It is correct that a version of these systems has to be solved in every 
iteration.

As I wrote in my reply to your previous posting, how difficulty of the 
linear system depends on the density and position of the nonzero values in 
the Jacobian and Hessian matrices.

If you have a problem with 2 million variables but only 10 inequality 
constraints (I assume that more or less all variables appear in the 
constraints), the Jacobian is dense, but it has only 10 rows; this might 
not be too bad (depending on the linear solver you choose).  Storing the 
matrix will require on the order of 2,000,000 x 10 x 8 = 80 MB.  If the 
Jacobian is sparse, this is of course much less.
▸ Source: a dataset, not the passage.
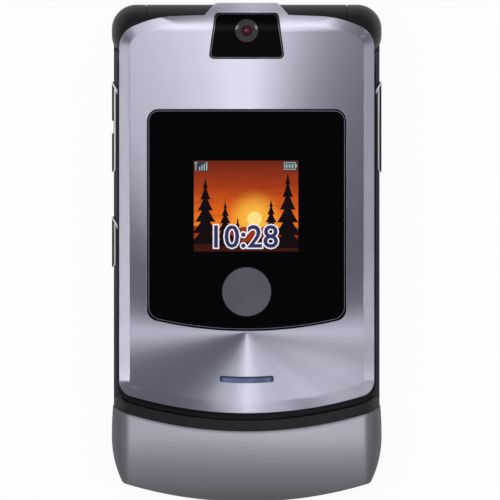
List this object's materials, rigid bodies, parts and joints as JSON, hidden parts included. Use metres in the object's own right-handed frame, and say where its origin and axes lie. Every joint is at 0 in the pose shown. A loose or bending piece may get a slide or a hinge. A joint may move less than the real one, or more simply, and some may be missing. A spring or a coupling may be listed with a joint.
{
  "type": "flip phone",
  "caption": "Clamshell phone with a hinged metal lid, outer screen, camera, side buttons, bulged chin and a keypad under the lid.",
  "frame": {"origin": "middle of the footprint, on the plane that the phone's back rests on", "axes": "+X to the right of the lid's face, +Y from the chin to the hinge, +Z out of the lid's face"},
  "size_m": [0.053, 0.098, 0.0139],
  "materials": {
    "lid_metal": "spun and anodised, silver with a lavender cast",
    "chin_paint": "metallic silver paint",
    "soft_black": "soft-touch black",
    "frame_metal": "dark satin metal paint",
    "cover_metal": "satin anodised",
    "black_window": "hard-coated gloss black",
    "badge_metal": "satin grey",
    "blue_light": "translucent blue",
    "lens_glass": "coated lens, dark red",
    "display": "lit screen",
    "module_black": "moulded black",
    "circuit_board": "green solder mask",
    "dome_film": "amber film",
    "rubber": "matt",
    "steel": "plain steel",
    "battery_wrap": "matt wrap",
    "key_metal": "satin metal",
    "key_sheet": "etched sheet",
    "side_chrome": "polished edge on a dark body",
    "latch_plastic": "moulded black"
  },
  "bodies": {
    "base": {"chin_cover": "chin_paint", "rear_housing": "soft_black", "chin_trim": "soft_black", "base_frame": "frame_metal", "microphone": "module_black", "loudspeaker": "module_black", "antenna": "module_black", "main_board": "circuit_board", "dome_sheet": "dome_film", "flex_cable": "dome_film", "base_screws": "steel", "hinge_cam": "steel", "hinge_spring": "steel", "hinge_pin": "steel", "usb_socket": "steel", "battery": "battery_wrap", "keypad_web": "key_sheet"},
    "lid": {"lid_plate": "lid_metal", "lid_frame": "soft_black", "lid_bezel": "soft_black", "outer_window": "black_window", "outer_display": "display", "camera_window": "black_window", "camera_module": "module_black", "camera_lens": "lens_glass", "light_pipe": "blue_light", "badge": "badge_metal", "main_display": "display", "main_window": "black_window", "earpiece": "module_black", "lid_board": "circuit_board", "lid_bumpers": "rubber", "lid_screws": "steel", "hinge_follower": "steel"},
    "key_1": {"key_1": "key_metal"},
    "key_2": {"key_2": "key_metal"},
    "key_3": {"key_3": "key_metal"},
    "key_4": {"key_4": "key_metal"},
    "key_5": {"key_5": "key_metal"},
    "key_6": {"key_6": "key_metal"},
    "key_7": {"key_7": "key_metal"},
    "key_8": {"key_8": "key_metal"},
    "key_9": {"key_9": "key_metal"},
    "key_star": {"key_star": "key_metal"},
    "key_0": {"key_0": "key_metal"},
    "key_hash": {"key_hash": "key_metal"},
    "left_soft_key": {"left_soft_key": "key_metal"},
    "right_soft_key": {"right_soft_key": "key_metal"},
    "menu_key": {"menu_key": "key_metal"},
    "send_key": {"send_key": "key_metal"},
    "clear_key": {"clear_key": "key_metal"},
    "end_key": {"end_key": "key_metal"},
    "select_key": {"select_key": "key_metal"},
    "nav_actuator": {"nav_actuator": "rubber"},
    "nav_ring": {"nav_ring": "key_metal"},
    "battery_cover": {"battery_cover": "cover_metal"},
    "battery_latch": {"battery_latch": "latch_plastic"},
    "volume_rocker": {"volume_rocker": "side_chrome"},
    "smart_key": {"smart_key": "side_chrome"},
    "voice_key": {"voice_key": "side_chrome"}
  },
  "joints": [
    {"name": "lid_hinge", "type": "hinge", "parent": "base", "child": "lid", "pos_m": [0, 0.0433, 0.0073], "axis": [-1, 0, 0], "range_deg": [0, 160]},
    {"name": "battery_cover_slide", "type": "slide", "parent": "base", "child": "battery_cover", "axis": [0, 1, 0], "range_m": [0, 0.045]},
    {"name": "battery_latch_press", "type": "slide", "parent": "base", "child": "battery_latch", "axis": [0, 0, 1], "range_m": [0, 0.0006], "stiffness_N_per_m": 20},
    {"name": "volume_rocker_tilt", "type": "hinge", "parent": "base", "child": "volume_rocker", "pos_m": [-0.0255, 0.02465, 0.0057], "axis": [0, 0, 1], "range_deg": [-2.5, 2.5], "stiffness_Nm_per_rad": 0.002},
    {"name": "smart_key_press", "type": "slide", "parent": "base", "child": "smart_key", "axis": [1, 0, 0], "range_m": [0, 0.0004], "stiffness_N_per_m": 40},
    {"name": "voice_key_press", "type": "slide", "parent": "base", "child": "voice_key", "axis": [-1, 0, 0], "range_m": [0, 0.0004], "stiffness_N_per_m": 40},
    {"name": "nav_tilt_x", "type": "hinge", "parent": "base", "child": "nav_actuator", "pos_m": [0, 0.0195, 0.0066], "axis": [1, 0, 0], "range_deg": [-1.4, 1.4], "stiffness_Nm_per_rad": 0.001},
    {"name": "nav_tilt_y", "type": "hinge", "parent": "nav_actuator", "child": "nav_ring", "pos_m": [0, 0.0195, 0.0066], "axis": [0, 1, 0], "range_deg": [-1.4, 1.4], "stiffness_Nm_per_rad": 0.001},
    {"name": "key_1_press", "type": "slide", "parent": "base", "child": "key_1", "axis": [0, 0, -1], "range_m": [0, 0.00025], "stiffness_N_per_m": 40},
    {"name": "key_2_press", "type": "slide", "parent": "base", "child": "key_2", "axis": [0, 0, -1], "range_m": [0, 0.00025], "stiffness_N_per_m": 40},
    {"name": "key_3_press", "type": "slide", "parent": "base", "child": "key_3", "axis": [0, 0, -1], "range_m": [0, 0.00025], "stiffness_N_per_m": 40},
    {"name": "key_4_press", "type": "slide", "parent": "base", "child": "key_4", "axis": [0, 0, -1], "range_m": [0, 0.00025], "stiffness_N_per_m": 40},
    {"name": "key_5_press", "type": "slide", "parent": "base", "child": "key_5", "axis": [0, 0, -1], "range_m": [0, 0.00025], "stiffness_N_per_m": 40},
    {"name": "key_6_press", "type": "slide", "parent": "base", "child": "key_6", "axis": [0, 0, -1], "range_m": [0, 0.00025], "stiffness_N_per_m": 40},
    {"name": "key_7_press", "type": "slide", "parent": "base", "child": "key_7", "axis": [0, 0, -1], "range_m": [0, 0.00025], "stiffness_N_per_m": 40},
    {"name": "key_8_press", "type": "slide", "parent": "base", "child": "key_8", "axis": [0, 0, -1], "range_m": [0, 0.00025], "stiffness_N_per_m": 40},
    {"name": "key_9_press", "type": "slide", "parent": "base", "child": "key_9", "axis": [0, 0, -1], "range_m": [0, 0.00025], "stiffness_N_per_m": 40},
    {"name": "key_star_press", "type": "slide", "parent": "base", "child": "key_star", "axis": [0, 0, -1], "range_m": [0, 0.00025], "stiffness_N_per_m": 40},
    {"name": "key_0_press", "type": "slide", "parent": "base", "child": "key_0", "axis": [0, 0, -1], "range_m": [0, 0.00025], "stiffness_N_per_m": 40},
    {"name": "key_hash_press", "type": "slide", "parent": "base", "child": "key_hash", "axis": [0, 0, -1], "range_m": [0, 0.00025], "stiffness_N_per_m": 40},
    {"name": "left_soft_key_press", "type": "slide", "parent": "base", "child": "left_soft_key", "axis": [0, 0, -1], "range_m": [0, 0.00025], "stiffness_N_per_m": 40},
    {"name": "right_soft_key_press", "type": "slide", "parent": "base", "child": "right_soft_key", "axis": [0, 0, -1], "range_m": [0, 0.00025], "stiffness_N_per_m": 40},
    {"name": "menu_key_press", "type": "slide", "parent": "base", "child": "menu_key", "axis": [0, 0, -1], "range_m": [0, 0.00025], "stiffness_N_per_m": 40},
    {"name": "send_key_press", "type": "slide", "parent": "base", "child": "send_key", "axis": [0, 0, -1], "range_m": [0, 0.00025], "stiffness_N_per_m": 40},
    {"name": "clear_key_press", "type": "slide", "parent": "base", "child": "clear_key", "axis": [0, 0, -1], "range_m": [0, 0.00025], "stiffness_N_per_m": 40},
    {"name": "end_key_press", "type": "slide", "parent": "base", "child": "end_key", "axis": [0, 0, -1], "range_m": [0, 0.00025], "stiffness_N_per_m": 40},
    {"name": "select_key_press", "type": "slide", "parent": "base", "child": "select_key", "axis": [0, 0, -1], "range_m": [0, 0.00025], "stiffness_N_per_m": 40}
  ]
}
However, the question is what you do regarding the second derivative 
information.  If all the Hessian matrix of the objective or the 
constraints is dense, the W matrix in the linear systems will also dense 
(and of size of 2 million), which is way more than a PC can handle.  In 
this case, you will need to use the limited-memory approximation of the 
derivatives.  As I wrote in my previous message, whether this works fine 
depends on the particularities of your problem.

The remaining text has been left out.